Valor: O estudo "Carbono Intocável: A bolha de carbono vai pegar o Brasil?", que a Sitawi desenvolveu em parceria com a Carbon Tracker, um "think tank" baseado no Reino Unido, indica que a maior parte das reservas de petróleo, gás natural e carvão mineral no mundo não poderá ser consumida caso os governos criem restrições para controlar o aquecimento global a partir de 2015. Isso é uma ameaça ao pré-sal?

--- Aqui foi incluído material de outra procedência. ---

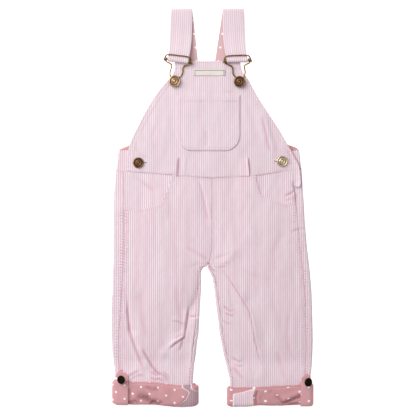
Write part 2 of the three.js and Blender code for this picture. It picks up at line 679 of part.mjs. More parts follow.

Pimentel: Se houver um orçamento para as emissões de carbono até 2050, para que a temperatura não passe de dois graus até lá, apenas 20% a 40% das reservas de petróleo, gás natural e carvão mineral poderiam ser exploradas. O Brasil fica dentro do orçamento sem o pré-sal. Com ele, boa parte da produção teria que ser exportada, mas o dilema é se haverá país importador com crédito de carbono suficiente para assimilar esse petróleo. Além disso, as reservas brasileiras de pré-sal hoje se mantém competitivas no mercado internacional, mas a corrida para a produção pode acelerar a inflação de custos. Com uma redução do preço do barril de petróleo por causa da queda no consumo, o que é previsível num cenário de redução das emissões de carbono, seria importante os investidores também se conformarem com margens de lucro menores. Se o pré-sal não for bem gerenciado pode ter ativos encalhados.

Valor: Um cenário de crise econômica pode comprometer os avanços em sustentabilidade?

Pimentel: Isso está acontecendo do ponto de vista político. O acordo sobre mudança climáticas foi adiado por causa da crise na Europa. No caso das empresas, uma vez que o conceito da sustentabilidade é inserido no negócio, não há volta.